Guillaume Brouillet ©DR
« S’il va trop loin dans le déni de ses difficultés, le dirigeant s’expose à titre personnel à des sanctions économiques et financières. L’essentiel est d’éviter que la situation ne s’aggrave. Il ne faut pas avoir honte de ses erreurs, qui peuvent être, par exemple, l’achat d’un bâtiment trop cher, un licenciement qui se passe mal ou la perte d’un client. Certes, en cas de liquidation judiciaire, tous les créanciers ne seront pas remboursés, mais les salariés seront protégés grâce au régime de la garantie des salaires (AGS). Les gens auraient peur d’entreprendre sans cela. Pour une saine concurrence économique, l’arrêt d’une activité moribonde est préférable à une poursuite déficitaire. Cet assainissement profite à tout le tissu économique local et permet, à terme, le rebond du chef d’entreprise. »
Le tribunal est un lieu qui désarçonne, comment prenez-vous en compte cette dimension ?
AC. Nous sommes à l’écoute. Il faut se comporter comme nous aimerions que le juge se comporte face à nous. CVG. Dans le cadre de procédures collectives, nous voyons très souvent des gens au bout du rouleau. Nous travaillons avec les associations Rebond 35 000 et 60 000 Rebonds. AC. Il faut le dire, il y a un risque de suicide, auquel le tribunal est très attentif.
La reprise à 1 euro est un mythe.
Comment garantir l’indépendance et l’impartialité des juges ?

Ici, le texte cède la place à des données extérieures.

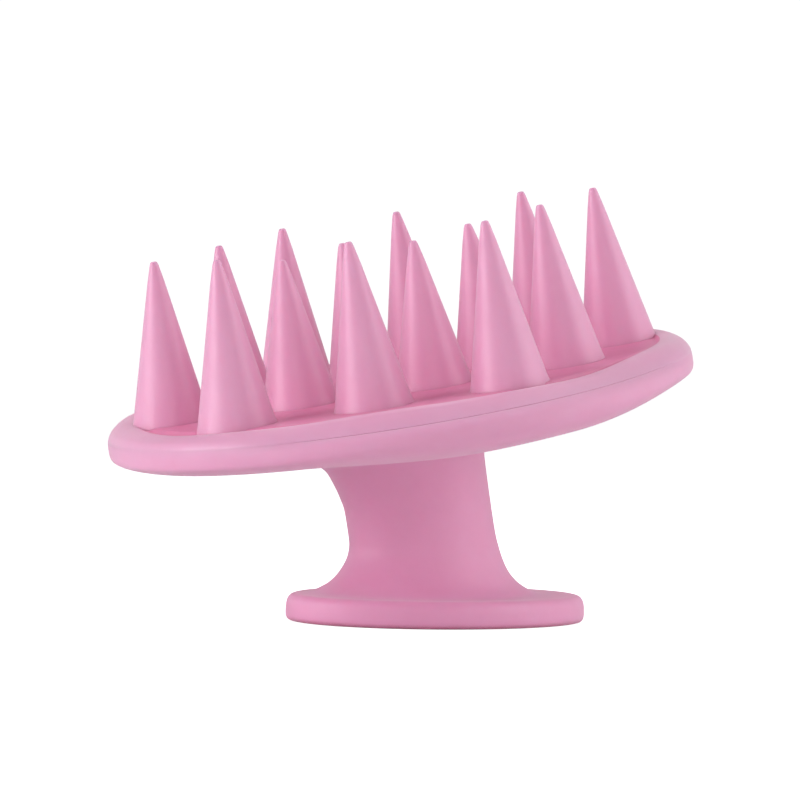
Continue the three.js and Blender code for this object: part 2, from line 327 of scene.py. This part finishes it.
# A fillet into the disc and a soft widening into the head, both fuller on the -X side.
# Columns: distance from that end of the stem, spread beyond the stem's semi-axes.
FOOT_MINUS_X = spline([
    (0.0, 9.4), (0.03, 8.95), (0.12, 8.35), (0.35, 7.45), (0.8, 6.35), (1.6, 4.85),
    (2.6, 3.6), (3.8, 2.5), (5.0, 1.62), (6.2, 0.92), (7.4, 0.45), (9.0, 0.1), (12.0, 0.0)], 8)
FOOT_PLUS_X = spline([
    (0.0, 8.0), (0.03, 7.4), (0.12, 6.65), (0.35, 5.65), (0.8, 4.55), (1.4, 3.45),
    (2.2, 2.45), (3.2, 1.62), (4.2, 1.08), (5.5, 0.66), (7.0, 0.34), (9.0, 0.08), (12.0, 0.0)], 8)
TOP_MINUS_X = spline([
    (0.0, 5.3), (0.35, 4.2), (1.0, 3.05), (2.0, 2.1), (3.0, 1.6), (4.3, 1.12),
    (5.6, 0.7), (7.0, 0.36), (8.4, 0.08), (10.0, 0.0), (12.0, 0.0)], 8)
TOP_PLUS_X = spline([
    (0.0, 2.2), (0.35, 1.5), (1.0, 0.8), (2.0, 0.3), (3.0, 0.08), (4.3, 0.0),
    (5.6, 0.0), (8.0, 0.0), (12.0, 0.0)], 8)

# Heights of the outer rings, from the top down, closer together at both ends.
STEM_HEIGHTS = np.concatenate([
    STEM_TOP - np.array([0.0, 0.15, 0.35, 0.6, 0.9]),
    np.linspace(STEM_TOP - 1.25, -24.0, 44),
    STEM_FOOT + np.linspace(8.9, 0.6, 30),
    STEM_FOOT + np.array([0.45, 0.34, 0.25, 0.18, 0.12, 0.075, 0.045, 0.02, 0.0])])

# The hollow, from the foot up: semi-axis across, height.
STEM_HOLLOW = [(9.0, STEM_FOOT - 0.3), (5.35, STEM_FOOT - 0.3), (5.35, -13.85),
               (8.35, -13.8), (8.35, STEM_TOP)]


def stem_ring(semi_x, semi_y, height):
    """A ring square to the stem at its top that turns level with the grip disc at its foot."""
    turn = TILT * smooth((TURN_TOP - height) / (TURN_TOP - STEM_FOOT))
    x = semi_x * np.cos(PHI)
    y = semi_y * np.sin(PHI)
    return head_to_model(np.stack([x * math.cos(turn), y, height - x * math.sin(turn)], -1))


def spread_round(distance, minus_x, plus_x):
    """The spread round the ring, blended between its -X and +X sides."""
    weight = 0.5 * (1 - np.cos(PHI))
    return (np.interp(distance, *minus_x.T) * weight
            + np.interp(distance, *plus_x.T) * (1 - weight))


def build_stem():
    outer = []
    for height in STEM_HEIGHTS:
        foot = spread_round(height - STEM_FOOT, FOOT_MINUS_X, FOOT_PLUS_X)
        top = spread_round(STEM_TOP - height, TOP_MINUS_X, TOP_PLUS_X)
        outer.append(stem_ring(STEM_X + foot * 1.04 + top, STEM_Y + foot * 0.62 + top, height))
    inner = [stem_ring(across * STEM_X / STEM_Y, across, height)
             for across, height in resample(STEM_HOLLOW, 2.5)]
    return make_mesh("stem_skin", outer + inner, closed=True, creases=(0, len(outer) - 1))


# ---------------------------------------------------------------- grip disc
SOCKET_INSET, SOCKET_FLOOR = 8.3, 1.4   # the recess under the stem's foot
UNDER_INSET = 0.9                       # edge of the flat underside

# Profiles: inset from the disc's outline, depth below its top face.
SOCKET_WALL = [(SOCKET_INSET, GRIP_THICK - SOCKET_FLOOR), (SOCKET_INSET, 0.35), (7.4, 0.35)]
SOCKET_LIP = [(7.2, 0.3), (6.9, 0.02), (6.3, 0.0)]
TOP_FACE = [(6.0, 0.0), (2.2, 0.0)]
GRIP_EDGE = [
    (2.0, 0.0), (1.4, 0.04), (0.9, 0.18), (0.5, 0.47), (0.2, 0.95), (0.05, 1.6),
    (0.0, 2.4), (0.0, 3.1), (0.07, 3.6), (0.25, 3.94), (0.55, 4.14), (UNDER_INSET, GRIP_THICK)]


def grip_ring(inset, z, scale=1.0):
    return np.stack([(GRIP_X - inset) * scale * np.cos(PHI),
                     (GRIP_Y - inset) * scale * np.sin(PHI),
                     np.full_like(PHI, z)], -1)


def build_grip():
    profile = np.vstack([resample(SOCKET_WALL, 1.0), resample(SOCKET_LIP, 0.5),
                         resample(TOP_FACE, 0.6), spline(GRIP_EDGE, 5)])
    rings = [grip_ring(SOCKET_INSET, SOCKET_FLOOR, k) for k in np.linspace(0.06, 0.97, 10)]
    rings += [grip_ring(inset, GRIP_THICK - depth) for inset, depth in profile]
    rings += [grip_ring(UNDER_INSET, 0.0, k) for k in np.linspace(0.97, 0.06, 18)]
    return make_mesh("grip_skin", rings, start=[0, 0, SOCKET_FLOOR], end=[0, 0, 0.0])


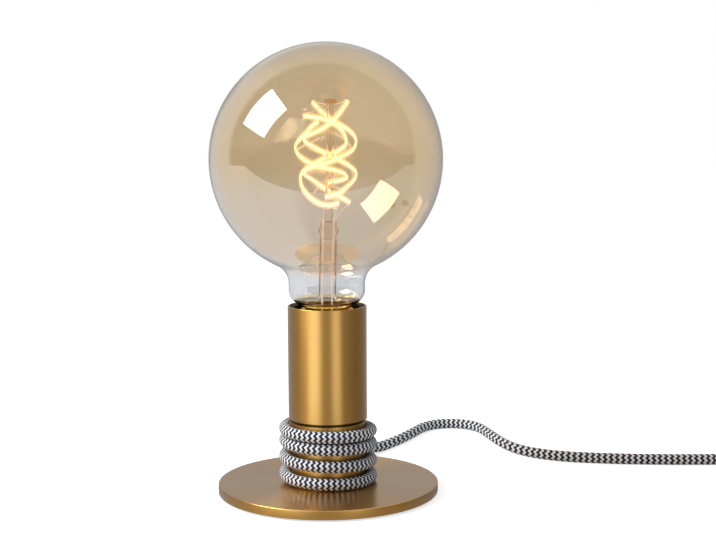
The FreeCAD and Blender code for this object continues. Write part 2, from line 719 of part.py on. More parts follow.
# --- cord -------------------------------------------------------------------------------------
def make_cord():
    rings = [Part.makeTorus(winding_radius, cord_radius, V(0, 0, base_top + h))
             for h in winding_heights]
    made = {"cord_lead": aimed(swept(lead_wire(), cord_radius)),
            "cord_winding": Part.makeCompound(rings)}
    routes = {"cord_run": cord_run_points, "cord_link": cord_link_points, "cord_tail": cord_tail_points}
    for name, points in routes.items():
        radii = []
        wire = routed_wire(points, radii=radii)
        made[name] = swept(wire, cord_radius)
        expected = math.pi * cord_radius ** 2 * wire.Length
        print(name, "length", round(wire.Length, 1), "volume share",
              round(made[name].Volume / expected, 4), "radii", [round(r) for r in radii])
    return made


def coil_section(grow):
    """The hull of three cords, two below and one above, as edges in the XZ plane."""
    r = cord_radius + grow
    low_z = cord_radius + coil_tie_thickness
    centres = [(coil_radius + cord_radius, low_z),
               (coil_radius, low_z + cord_radius * math.sqrt(3)), (coil_radius - cord_radius, low_z)]
    edges = []
    for k, centre in enumerate(centres):
        start = -90 + 120 * k
        edges.append(arc(centre, r, start, start + 120))
        after = centres[(k + 1) % 3]
        a = math.radians(start + 120)
        out = (r * math.cos(a), r * math.sin(a))
        edges.append(line((centre[0] + out[0], centre[1] + out[1]),
                          (after[0] + out[0], after[1] + out[1])))
    return Part.Face(Part.Wire(Part.__sortEdges__(edges)))


def make_coil():
    ring = coil_section(0).revolve(V(0, 0, 0), UP, 360)
    band_arc = math.degrees(coil_tie_width / coil_radius)
    band = coil_section(coil_tie_thickness).cut(coil_section(0)).Faces[0]
    band = band.revolve(V(0, 0, 0), UP, band_arc)
    band.rotate(V(0, 0, 0), UP, 180 - band_arc / 2)
    return {"cord_coil": moved(ring, *coil_centre), "coil_tie": moved(band, *coil_centre)}


# --- hand switch ------------------------------------------------------------------------------
def make_switch():
    """Two shells with a rocker between them, on the cord. Lengths lie along Y."""
    split, top = switch_base_height, switch_base_height + switch_cover_height
    base = rounded_block(switch_length, switch_width, 0, split, switch_corner)
    cover = rounded_block(switch_length, switch_width, split, top, switch_corner)
    cover_rim = [e for e in cover.Edges if e.BoundBox.ZMin > top - 0.01]
    cover = cover.makeFillet(switch_wall, cover_rim)
    room = rounded_block(switch_length - 2 * switch_corner, switch_width - 2 * switch_wall,
                         switch_wall, top - switch_wall, switch_corner / 2)
    base, cover = base.cut(room), cover.cut(room)
    entry = Part.makeCylinder(cord_radius + slide_gap / 2, switch_length + 2,
                              V(0, -switch_length / 2 - 1, cord_entry_height), V(0, 1, 0))
    base, cover = base.cut(entry), cover.cut(entry)
    c = rocker_clearance
    window = box((-rocker_width / 2 - c, -rocker_length / 2 - c, split),
                 (rocker_width / 2 + c, rocker_length / 2 + c, top + 1))
    cover = cover.cut(window)
    axis_z = rocker_axis_height()
    pin_length = rocker_width + 2 * (c + switch_wall)
    pin = Part.makeCylinder(rocker_pin_radius, pin_length, V(-pin_length / 2, 0, axis_z), V(1, 0, 0))
    ear_width = pin_length / 2 - rocker_width / 2 - c
    for side in (-1, 1):
        x = side * (rocker_width / 2 + c + ear_width / 2)
        ear = box((x - ear_width / 2, -2 * rocker_pin_radius, axis_z - 2 * rocker_pin_radius),
                  (x + ear_width / 2, 2 * rocker_pin_radius, top - switch_wall))
        cover = cover.fuse(ear)
    bore_length = pin_length + 2 * slide_gap
    bore = Part.makeCylinder(rocker_pin_radius + slide_gap / 2, bore_length,
                             V(-bore_length / 2, 0, axis_z), V(1, 0, 0))
    cover = cover.cut(bore)
    screws = []
    for end in (-1, 1):
        for side in (-1, 1):
            x, y = side * (switch_width / 2 - switch_corner / 2 - 2), end * switch_screw_offset
            post = cylinder(2 * switch_screw_radius, switch_wall, split, x, y)
            upper = cylinder(2 * switch_screw_radius, split, top - switch_wall / 2, x, y)
            base, cover = base.fuse(post), cover.fuse(upper)
            drill = cylinder(switch_screw_radius + slide_gap, 0, top - switch_wall, x, y)
            sink = cylinder(1.7 * switch_screw_radius + slide_gap, 0, switch_wall, x, y)
            base, cover = base.cut(drill).cut(sink), cover.cut(drill)
            shank = cylinder(switch_screw_radius, seat_gap, top - switch_wall - seat_gap, x, y)
            head = cylinder(1.7 * switch_screw_radius, seat_gap, switch_wall, x, y)
            screws.append(shank.fuse(head))
    base, cover = base.cut(entry), cover.cut(entry)
    pieces = {"switch_base": base, "switch_cover": cover, "switch_screws": Part.makeCompound(screws),
              "switch_rocker": make_rocker(pin, axis_z)}
    return {name: moved(shape, *switch_middle) for name, shape in pieces.items()}


def rocker_axis_height():
    return switch_base_height + switch_cover_height - switch_wall - 2 * rocker_pin_radius / 2


def make_rocker(pin, axis_z):
    """A shallow rocker with a dished top, tilted as it rests."""
    top = switch_base_height + switch_cover_height + 2.2
    bottom = axis_z - rocker_pin_radius
    half = rocker_length / 2 - rocker_clearance
    low = top - 0.9
    outline = [Part.Arc(V(0, -half, top), V(0, 0, low), V(0, half, top)).toShape(),
               Part.LineSegment(V(0, half, top), V(0, half - 1, axis_z + 1)).toShape(),
               Part.LineSegment(V(0, half - 1, axis_z + 1), V(0, 3, bottom)).toShape(),
               Part.LineSegment(V(0, 3, bottom), V(0, -3, bottom)).toShape(),
               Part.LineSegment(V(0, -3, bottom), V(0, 1 - half, axis_z + 1)).toShape(),
               Part.LineSegment(V(0, 1 - half, axis_z + 1), V(0, -half, top)).toShape()]
    blade = Part.Face(Part.Wire(outline)).extrude(V(rocker_width, 0, 0))
    blade.translate(V(-rocker_width / 2, 0, 0))
    rocker = blade.fuse(pin)
    rocker.rotate(V(0, 0, axis_z), V(1, 0, 0), rocker_tilt)
    return rocker


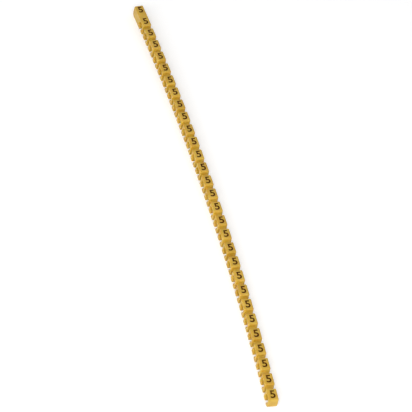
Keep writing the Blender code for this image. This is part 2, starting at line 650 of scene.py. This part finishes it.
@dataclass
class TreeWriter:
    """Adds nodes and links to a node tree."""

    tree: bpy.types.NodeTree

    def add(self, kind: str, **settings: object) -> bpy.types.Node:
        """Add a node.

        Args:
            kind: The node's type.
            settings: Properties of the node, by name.

        Returns:
            The new node.
        """
        node = self.tree.nodes.new(kind)
        for name, value in settings.items():
            setattr(node, name, value)
        return node

    def join(self, source: bpy.types.NodeSocket, target: bpy.types.NodeSocket) -> None:
        """Link an output to an input."""
        self.tree.links.new(source, target)

    def feed(self, value: object, target: bpy.types.NodeSocket) -> None:
        """Link an output to an input, or set the input to a plain value.

        Args:
            value: The output or the value.
            target: The input.
        """
        if isinstance(value, bpy.types.NodeSocket):
            self.join(value, target)
        else:
            target.default_value = value

    def maths(self, operation: str, *values: object) -> bpy.types.NodeSocket:
        """Add a Math node.

        Args:
            operation: What the node does.
            values: Its inputs in order, each an output or a number.

        Returns:
            The node's output.
        """
        node = self.add("ShaderNodeMath", operation=operation)
        for place, value in enumerate(values):
            self.feed(value, node.inputs[place])
        return node.outputs[0]

    def compare(self, operation: str, first: object, second: object) -> bpy.types.NodeSocket:
        """Add a Compare node on two numbers.

        Args:
            operation: How the numbers are compared.
            first: The first number or output.
            second: The second number or output.

        Returns:
            The node's output, true or false.
        """
        node = self.add("FunctionNodeCompare", data_type="FLOAT", operation=operation)
        self.feed(first, node.inputs[0])
        self.feed(second, node.inputs[1])
        return node.outputs[0]

    def both(
        self, first: bpy.types.NodeSocket, second: bpy.types.NodeSocket
    ) -> bpy.types.NodeSocket:
        """Add a node that is true where both inputs are.

        Args:
            first: The first condition.
            second: The second condition.

        Returns:
            The node's output.
        """
        node = self.add("FunctionNodeBooleanMath", operation="AND")
        self.join(first, node.inputs[0])
        self.join(second, node.inputs[1])
        return node.outputs[0]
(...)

CVG. C’est un souci permanent. Nous savons que nous pouvons être soupçonnés compte tenu de l’enjeu de certains dossiers. Si l’on veut faire de l’affairisme, il ne faut surtout pas venir au tribunal de commerce. Cela se remarquera rapidement.
AC. Après leur prestation de serment, les juges consulaires suivent une formation de huit jours à l’École nationale de la magistrature. Celle-ci débute par l’étude des devoirs et obligations des juges. Ayant siégé quatre ans à la commission nationale de discipline des tribunaux de commerce (Clément Villeroy de Galhau commence un mandat au sein de cette commission, ndlr), j’ai pu constater que les manquements relèvent plutôt de l’imprudence.

Alexis Contamine, président de la chambre commerciale de la cour d’appel de Rennes ©Studio Carlito
Quels conseils donneriez-vous aux repreneurs qui se présentent pour acquérir une entreprise en difficulté ?
AC. Réfléchissez bien. CVG. La reprise à 1 euro est un mythe. Reprendre une entreprise à la barre d’un tribunal signifie reprendre une entreprise en mauvais état, souvent après le départ des meilleurs salariés et des principaux clients. Il faut une trésorerie très importante. Au final, cela coûte souvent plus cher que d’acheter une entreprise in bonis. Cela ne signifie pas qu’il ne faut jamais le faire, mais ce n’est pas toujours la meilleure idée. AC. Il faut être un chef d’entreprise aguerri et en avoir l’utilité dans une perspective de développement globale. Cela peut marcher pour un groupe solide qui veut s’implanter quelque part, par exemple.
Le mot de la fin ?
CVG. Prévention !
Lexique
La prévention (conciliation et mandat ad hoc): le tribunal de commerce peut nommer un mandataire pour aider un dirigeant à négocier avec ses créanciers, avec possible suspensions des paiements auprès des banques.
La sauvegarde intervient avant cessation des paiements, le redressement vise la poursuite d’activité après cessation des paiements, et la liquidation met fin à l’activité.